■ What is being asked:
Reproduce the material that follows, please, but only from its first line to the line containing "zs: Grid lines up.", inclusive.

(Rows from a 3D modeling dataset)
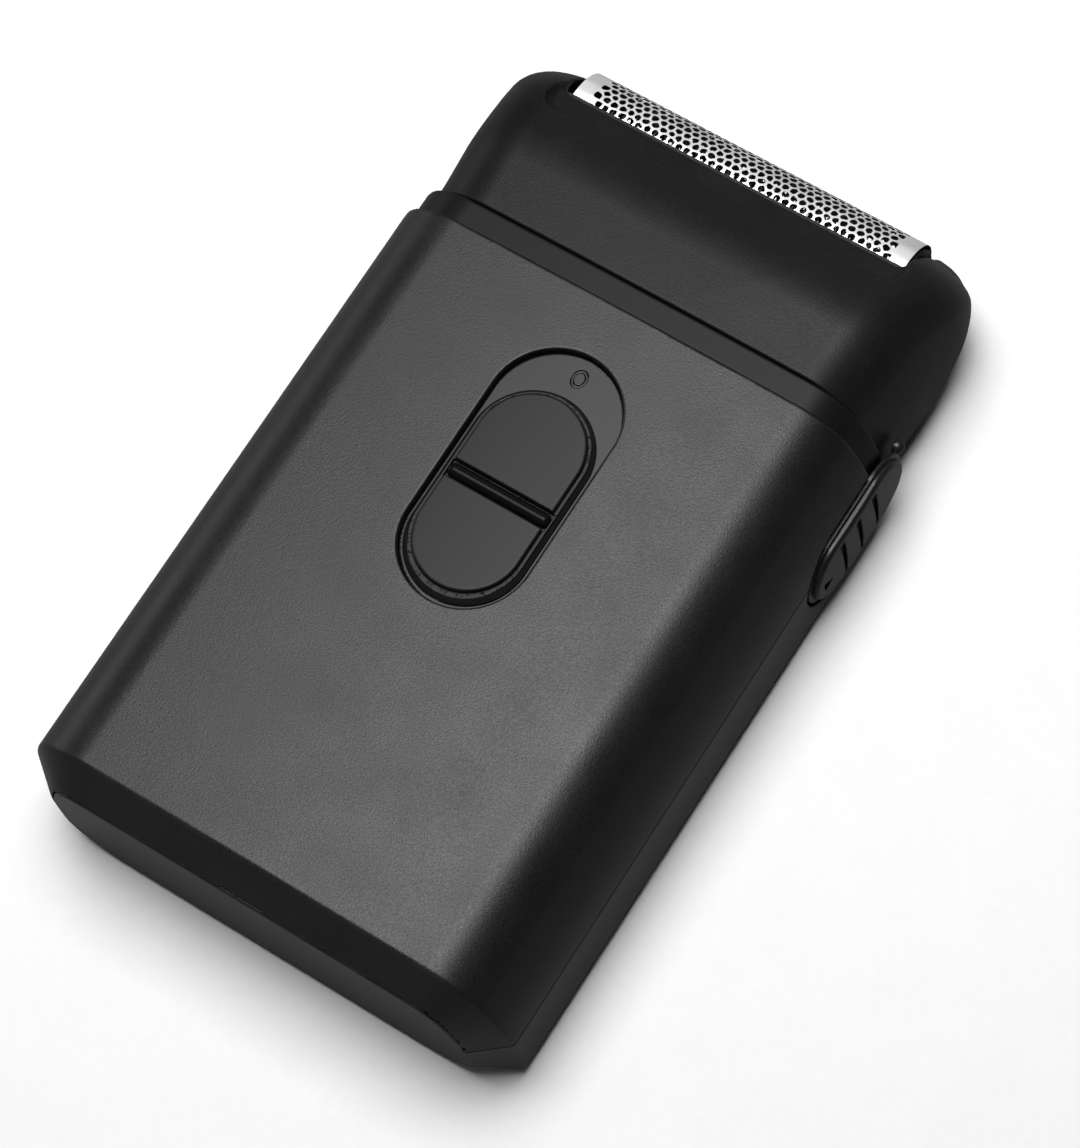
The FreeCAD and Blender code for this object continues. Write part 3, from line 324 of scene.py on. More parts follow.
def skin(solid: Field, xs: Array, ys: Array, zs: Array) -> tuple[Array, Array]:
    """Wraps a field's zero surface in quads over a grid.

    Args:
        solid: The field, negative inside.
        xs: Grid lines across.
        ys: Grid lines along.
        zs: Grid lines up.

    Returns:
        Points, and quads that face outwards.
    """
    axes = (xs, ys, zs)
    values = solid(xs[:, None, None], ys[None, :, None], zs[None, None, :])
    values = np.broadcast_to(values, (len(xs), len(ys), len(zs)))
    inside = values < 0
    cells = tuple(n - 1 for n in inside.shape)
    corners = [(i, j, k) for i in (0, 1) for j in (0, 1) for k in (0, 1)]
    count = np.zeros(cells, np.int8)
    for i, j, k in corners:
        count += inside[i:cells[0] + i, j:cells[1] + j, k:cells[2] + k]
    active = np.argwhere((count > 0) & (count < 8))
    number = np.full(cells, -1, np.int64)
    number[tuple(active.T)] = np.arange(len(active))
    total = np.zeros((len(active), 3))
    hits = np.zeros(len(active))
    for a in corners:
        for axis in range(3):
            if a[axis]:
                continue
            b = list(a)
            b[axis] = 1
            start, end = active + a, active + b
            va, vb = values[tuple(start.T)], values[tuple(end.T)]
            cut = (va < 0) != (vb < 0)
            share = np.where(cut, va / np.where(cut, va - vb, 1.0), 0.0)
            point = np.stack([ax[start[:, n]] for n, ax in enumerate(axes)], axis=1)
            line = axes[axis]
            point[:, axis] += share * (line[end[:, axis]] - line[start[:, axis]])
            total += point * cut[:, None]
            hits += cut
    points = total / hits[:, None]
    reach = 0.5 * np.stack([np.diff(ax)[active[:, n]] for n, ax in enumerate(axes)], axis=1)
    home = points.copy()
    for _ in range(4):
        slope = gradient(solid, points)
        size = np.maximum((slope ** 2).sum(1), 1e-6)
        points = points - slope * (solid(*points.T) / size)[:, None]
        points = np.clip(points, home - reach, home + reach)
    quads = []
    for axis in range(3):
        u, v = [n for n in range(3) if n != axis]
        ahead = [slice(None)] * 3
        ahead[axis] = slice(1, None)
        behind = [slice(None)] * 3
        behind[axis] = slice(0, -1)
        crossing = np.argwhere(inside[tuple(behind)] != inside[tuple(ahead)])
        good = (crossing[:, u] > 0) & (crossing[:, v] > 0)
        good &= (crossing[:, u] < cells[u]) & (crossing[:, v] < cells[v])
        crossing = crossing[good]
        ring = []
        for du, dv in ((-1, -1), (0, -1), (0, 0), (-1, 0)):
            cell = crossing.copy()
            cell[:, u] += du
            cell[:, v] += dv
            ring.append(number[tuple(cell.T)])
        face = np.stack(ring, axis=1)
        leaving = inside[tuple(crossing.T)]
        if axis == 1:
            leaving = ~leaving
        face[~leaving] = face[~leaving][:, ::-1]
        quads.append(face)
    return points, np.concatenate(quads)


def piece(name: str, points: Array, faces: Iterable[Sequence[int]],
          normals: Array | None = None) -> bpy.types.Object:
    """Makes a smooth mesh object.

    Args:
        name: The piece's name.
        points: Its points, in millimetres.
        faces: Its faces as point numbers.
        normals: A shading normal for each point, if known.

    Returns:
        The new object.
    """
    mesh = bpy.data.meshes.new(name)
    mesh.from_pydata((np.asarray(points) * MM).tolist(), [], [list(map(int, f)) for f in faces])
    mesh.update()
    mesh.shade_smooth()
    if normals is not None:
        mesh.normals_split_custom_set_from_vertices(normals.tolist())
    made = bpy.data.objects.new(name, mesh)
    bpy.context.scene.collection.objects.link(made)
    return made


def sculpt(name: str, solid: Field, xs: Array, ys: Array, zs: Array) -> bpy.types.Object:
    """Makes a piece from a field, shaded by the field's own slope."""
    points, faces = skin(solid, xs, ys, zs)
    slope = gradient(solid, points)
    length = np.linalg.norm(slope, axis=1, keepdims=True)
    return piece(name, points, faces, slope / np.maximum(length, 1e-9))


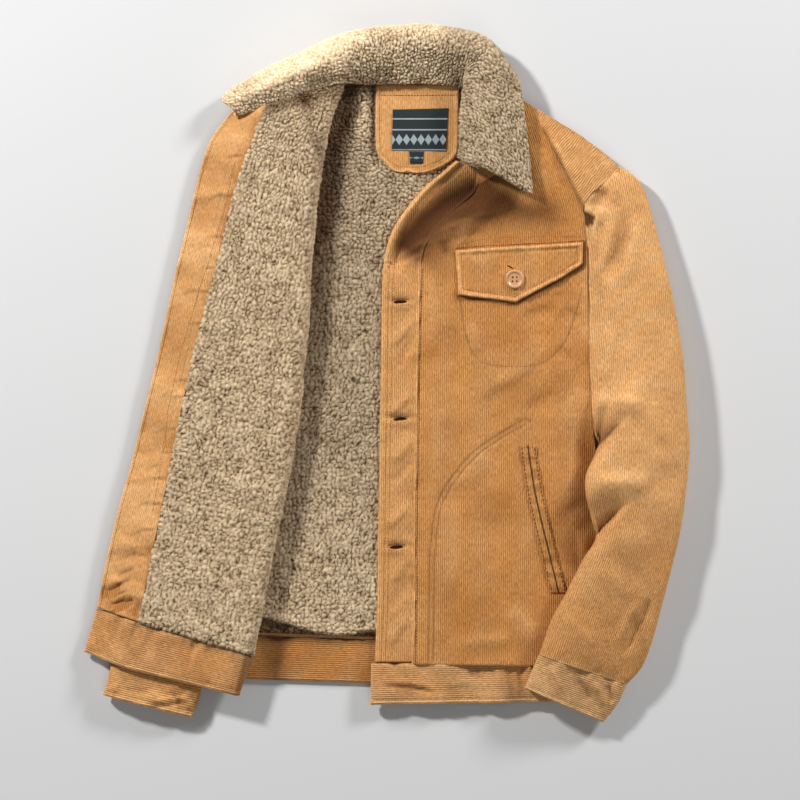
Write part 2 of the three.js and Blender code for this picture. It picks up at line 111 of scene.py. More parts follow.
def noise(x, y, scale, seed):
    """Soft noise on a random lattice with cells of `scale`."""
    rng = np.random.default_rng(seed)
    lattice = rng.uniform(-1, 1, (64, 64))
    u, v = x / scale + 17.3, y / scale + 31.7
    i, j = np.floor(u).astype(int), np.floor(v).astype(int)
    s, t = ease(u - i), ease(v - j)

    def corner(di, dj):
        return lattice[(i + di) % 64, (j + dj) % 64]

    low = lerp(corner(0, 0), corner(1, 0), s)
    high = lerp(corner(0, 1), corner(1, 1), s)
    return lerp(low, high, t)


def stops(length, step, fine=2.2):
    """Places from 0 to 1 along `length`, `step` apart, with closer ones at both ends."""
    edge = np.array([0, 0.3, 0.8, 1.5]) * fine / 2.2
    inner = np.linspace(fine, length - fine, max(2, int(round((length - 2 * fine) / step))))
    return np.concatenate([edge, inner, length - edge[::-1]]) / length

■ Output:
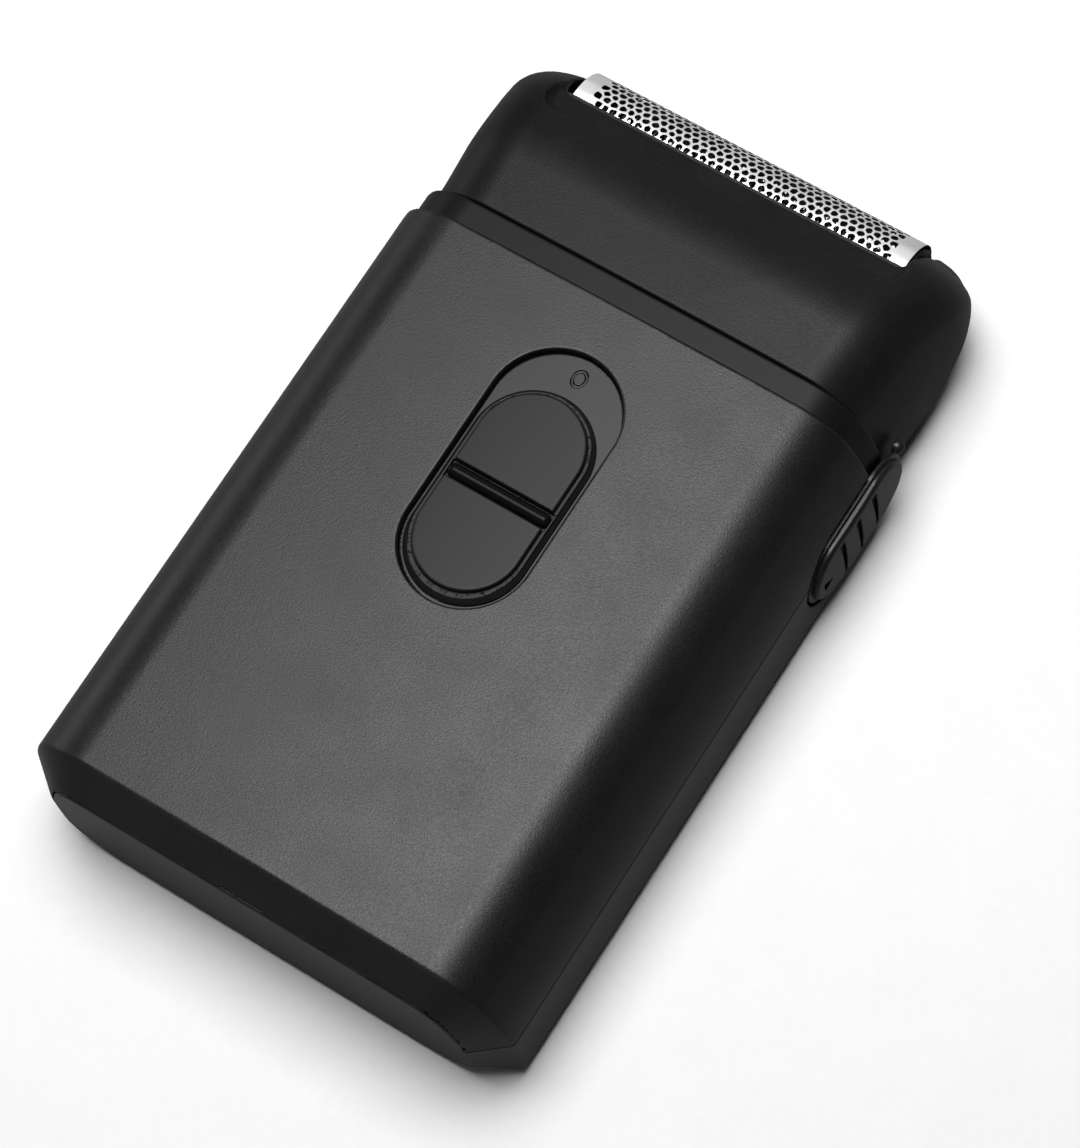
The FreeCAD and Blender code for this object continues. Write part 3, from line 324 of scene.py on. More parts follow.
def skin(solid: Field, xs: Array, ys: Array, zs: Array) -> tuple[Array, Array]:
    """Wraps a field's zero surface in quads over a grid.

    Args:
        solid: The field, negative inside.
        xs: Grid lines across.
        ys: Grid lines along.
        zs: Grid lines up.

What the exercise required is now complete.